The uncompensated, often invisible work of managing one's own and others' emotional experiences — tracking moods, anticipating needs, smoothing conflict, and maintaining relational harmony — disproportionately performed by women, the parentified, and those socialized to prioritize others' comfort.

Emotional labor was first theorized by sociologist Arlie Hochschild in 1983 to describe the management of feeling as a commercial requirement — the flight attendant's compulsory cheerfulness, the bill collector's strategic intimidation. The term has since expanded in popular usage to describe the broader unpaid relational work of managing emotional climates in personal relationships and households.

In this expanded sense, emotional labor includes: remembering and managing the social calendar, noticing when relationships are strained and initiating repair, anticipating others' emotional needs, absorbing others' negative emotional states without complaint, and performing the invisible maintenance that makes groups and families function.

Who Does It

Emotional labor is not distributed equally. It is disproportionately performed by women, by the parentified, by those who learned in childhood that their role is to manage others' feelings, and by people in subordinated social positions. The invisibility of emotional labor is part of its burden: the more successfully it is performed, the less it is noticed or acknowledged.

How It Shows Up

Emotional labor shows up as the exhaustion of being the person everyone comes to.

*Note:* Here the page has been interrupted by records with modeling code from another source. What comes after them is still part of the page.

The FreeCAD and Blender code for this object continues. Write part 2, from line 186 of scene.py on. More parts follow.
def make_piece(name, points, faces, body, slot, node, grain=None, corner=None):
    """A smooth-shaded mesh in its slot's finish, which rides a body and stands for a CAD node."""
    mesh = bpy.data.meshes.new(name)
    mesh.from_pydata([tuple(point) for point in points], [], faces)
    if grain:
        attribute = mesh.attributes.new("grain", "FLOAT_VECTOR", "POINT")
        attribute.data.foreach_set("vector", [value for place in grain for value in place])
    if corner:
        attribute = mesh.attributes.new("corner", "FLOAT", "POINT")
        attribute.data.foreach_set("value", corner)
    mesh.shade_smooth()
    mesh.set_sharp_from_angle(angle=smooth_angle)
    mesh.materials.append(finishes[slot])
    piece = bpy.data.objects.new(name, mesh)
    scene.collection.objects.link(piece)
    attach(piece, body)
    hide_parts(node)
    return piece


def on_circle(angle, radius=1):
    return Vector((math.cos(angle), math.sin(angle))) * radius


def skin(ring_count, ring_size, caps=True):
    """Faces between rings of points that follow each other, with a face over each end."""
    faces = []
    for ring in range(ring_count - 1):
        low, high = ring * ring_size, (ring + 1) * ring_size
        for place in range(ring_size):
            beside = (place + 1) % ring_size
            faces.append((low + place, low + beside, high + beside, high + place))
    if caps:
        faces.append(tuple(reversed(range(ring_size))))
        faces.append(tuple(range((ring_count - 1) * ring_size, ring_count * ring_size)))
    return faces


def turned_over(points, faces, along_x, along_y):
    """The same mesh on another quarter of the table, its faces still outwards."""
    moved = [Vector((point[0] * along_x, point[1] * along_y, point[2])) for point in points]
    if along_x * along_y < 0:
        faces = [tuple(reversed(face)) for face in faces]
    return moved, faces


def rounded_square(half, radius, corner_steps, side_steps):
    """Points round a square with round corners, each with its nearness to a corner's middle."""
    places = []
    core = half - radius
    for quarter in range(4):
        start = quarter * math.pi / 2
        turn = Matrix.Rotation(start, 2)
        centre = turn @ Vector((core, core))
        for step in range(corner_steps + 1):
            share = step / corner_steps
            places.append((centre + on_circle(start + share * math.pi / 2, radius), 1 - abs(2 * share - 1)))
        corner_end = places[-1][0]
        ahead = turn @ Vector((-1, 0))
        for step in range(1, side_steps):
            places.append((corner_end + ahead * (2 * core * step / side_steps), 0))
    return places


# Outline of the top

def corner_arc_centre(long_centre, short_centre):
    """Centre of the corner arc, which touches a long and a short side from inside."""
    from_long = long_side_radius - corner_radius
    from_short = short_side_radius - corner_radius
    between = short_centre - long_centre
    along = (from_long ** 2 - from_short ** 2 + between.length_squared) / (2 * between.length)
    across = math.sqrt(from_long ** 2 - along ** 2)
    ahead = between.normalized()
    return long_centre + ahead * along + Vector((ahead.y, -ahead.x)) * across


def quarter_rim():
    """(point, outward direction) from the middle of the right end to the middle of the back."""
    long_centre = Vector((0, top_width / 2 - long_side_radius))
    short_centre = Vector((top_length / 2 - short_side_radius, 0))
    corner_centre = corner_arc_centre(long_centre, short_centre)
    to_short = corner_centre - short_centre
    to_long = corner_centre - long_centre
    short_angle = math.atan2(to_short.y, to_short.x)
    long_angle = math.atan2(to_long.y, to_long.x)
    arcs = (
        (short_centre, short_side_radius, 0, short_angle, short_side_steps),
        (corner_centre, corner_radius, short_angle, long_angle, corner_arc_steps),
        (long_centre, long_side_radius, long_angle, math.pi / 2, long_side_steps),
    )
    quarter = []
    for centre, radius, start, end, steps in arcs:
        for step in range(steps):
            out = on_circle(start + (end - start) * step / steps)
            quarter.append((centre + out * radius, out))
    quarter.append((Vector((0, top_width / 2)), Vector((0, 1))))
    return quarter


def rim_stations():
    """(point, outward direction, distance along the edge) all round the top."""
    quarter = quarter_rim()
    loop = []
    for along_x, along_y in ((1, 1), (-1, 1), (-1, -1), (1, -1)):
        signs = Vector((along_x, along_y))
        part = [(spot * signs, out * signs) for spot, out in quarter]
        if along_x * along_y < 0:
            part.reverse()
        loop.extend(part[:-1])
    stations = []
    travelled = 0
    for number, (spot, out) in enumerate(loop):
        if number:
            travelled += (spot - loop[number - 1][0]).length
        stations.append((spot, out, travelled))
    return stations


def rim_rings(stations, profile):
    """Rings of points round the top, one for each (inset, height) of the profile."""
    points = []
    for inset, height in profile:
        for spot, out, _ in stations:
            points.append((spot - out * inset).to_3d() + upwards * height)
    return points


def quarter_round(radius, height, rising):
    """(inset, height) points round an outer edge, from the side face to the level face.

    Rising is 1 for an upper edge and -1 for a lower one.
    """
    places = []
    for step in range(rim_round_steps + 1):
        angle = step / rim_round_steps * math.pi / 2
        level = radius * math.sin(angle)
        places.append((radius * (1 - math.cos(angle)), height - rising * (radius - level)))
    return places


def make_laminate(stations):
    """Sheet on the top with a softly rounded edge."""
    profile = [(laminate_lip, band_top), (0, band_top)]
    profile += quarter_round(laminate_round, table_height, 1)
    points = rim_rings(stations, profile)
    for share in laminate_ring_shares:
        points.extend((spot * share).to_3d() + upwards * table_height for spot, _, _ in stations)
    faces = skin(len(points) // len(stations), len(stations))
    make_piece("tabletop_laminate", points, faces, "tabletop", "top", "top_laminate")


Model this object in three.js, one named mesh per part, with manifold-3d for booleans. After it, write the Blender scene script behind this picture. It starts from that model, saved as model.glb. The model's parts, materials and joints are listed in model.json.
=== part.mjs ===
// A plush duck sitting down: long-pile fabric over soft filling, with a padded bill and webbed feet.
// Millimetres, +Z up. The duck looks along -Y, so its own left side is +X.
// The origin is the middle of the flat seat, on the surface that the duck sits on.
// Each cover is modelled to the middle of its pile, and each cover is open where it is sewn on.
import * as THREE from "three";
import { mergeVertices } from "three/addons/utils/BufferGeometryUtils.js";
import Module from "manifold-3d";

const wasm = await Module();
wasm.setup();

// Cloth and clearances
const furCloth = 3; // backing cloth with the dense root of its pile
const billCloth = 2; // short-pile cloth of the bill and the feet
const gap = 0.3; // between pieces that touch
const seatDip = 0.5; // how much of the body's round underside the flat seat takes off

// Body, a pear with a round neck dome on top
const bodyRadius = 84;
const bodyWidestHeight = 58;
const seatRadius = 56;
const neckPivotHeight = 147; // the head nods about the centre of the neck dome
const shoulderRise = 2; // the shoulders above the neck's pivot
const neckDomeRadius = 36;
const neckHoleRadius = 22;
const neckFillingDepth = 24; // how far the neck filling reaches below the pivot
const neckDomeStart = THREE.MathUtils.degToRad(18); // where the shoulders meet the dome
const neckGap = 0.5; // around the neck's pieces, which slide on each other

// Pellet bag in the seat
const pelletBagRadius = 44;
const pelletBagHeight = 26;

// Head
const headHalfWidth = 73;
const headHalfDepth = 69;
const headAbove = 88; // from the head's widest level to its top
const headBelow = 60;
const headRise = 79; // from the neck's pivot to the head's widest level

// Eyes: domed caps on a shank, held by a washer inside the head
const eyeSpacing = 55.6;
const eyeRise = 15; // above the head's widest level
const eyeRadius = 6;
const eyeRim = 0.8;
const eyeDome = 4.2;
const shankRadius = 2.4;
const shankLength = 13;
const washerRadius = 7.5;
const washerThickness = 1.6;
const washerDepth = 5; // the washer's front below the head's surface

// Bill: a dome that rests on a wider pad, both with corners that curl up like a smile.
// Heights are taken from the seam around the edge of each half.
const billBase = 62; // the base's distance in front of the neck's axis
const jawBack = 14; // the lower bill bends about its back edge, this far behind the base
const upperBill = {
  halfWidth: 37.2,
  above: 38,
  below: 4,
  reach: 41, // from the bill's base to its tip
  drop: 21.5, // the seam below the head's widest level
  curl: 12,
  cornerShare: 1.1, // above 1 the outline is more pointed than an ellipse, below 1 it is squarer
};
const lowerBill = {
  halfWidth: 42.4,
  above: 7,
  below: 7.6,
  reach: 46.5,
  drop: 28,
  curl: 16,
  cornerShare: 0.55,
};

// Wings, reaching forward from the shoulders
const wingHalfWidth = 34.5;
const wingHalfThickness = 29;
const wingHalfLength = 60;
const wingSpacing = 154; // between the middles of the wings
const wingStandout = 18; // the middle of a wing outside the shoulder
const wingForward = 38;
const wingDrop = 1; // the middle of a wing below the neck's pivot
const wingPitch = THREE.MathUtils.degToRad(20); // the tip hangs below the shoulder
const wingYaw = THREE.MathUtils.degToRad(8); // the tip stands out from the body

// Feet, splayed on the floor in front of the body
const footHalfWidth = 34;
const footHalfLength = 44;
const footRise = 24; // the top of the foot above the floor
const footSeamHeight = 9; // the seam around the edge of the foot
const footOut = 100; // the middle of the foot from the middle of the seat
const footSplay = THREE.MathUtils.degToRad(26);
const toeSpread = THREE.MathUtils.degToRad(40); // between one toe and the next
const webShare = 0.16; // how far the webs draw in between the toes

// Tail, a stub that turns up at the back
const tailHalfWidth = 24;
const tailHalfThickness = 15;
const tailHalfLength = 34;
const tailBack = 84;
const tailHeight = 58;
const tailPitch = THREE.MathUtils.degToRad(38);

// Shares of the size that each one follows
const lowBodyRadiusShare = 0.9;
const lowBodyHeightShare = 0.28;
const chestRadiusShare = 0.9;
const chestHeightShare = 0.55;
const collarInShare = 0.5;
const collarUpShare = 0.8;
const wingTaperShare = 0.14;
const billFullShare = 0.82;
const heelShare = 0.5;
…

As the resentment that builds quietly in someone who gives continuously without receiving. As the particular fatigue of a person who spends their work day managing their own feelings in service of others, then comes home to manage their family's feelings, with no space in which to have their own.

It shows up in relationships where one person assumes the work is simply being done by no one, while another person is doing all of it.

How It Heals

Addressing emotional labor requires making it visible: naming what one does, what it costs, and what would need to be redistributed. For those who labor emotionally by compulsion rather than choice, the work is learning to do less — to allow others to manage their own emotional states without stepping in.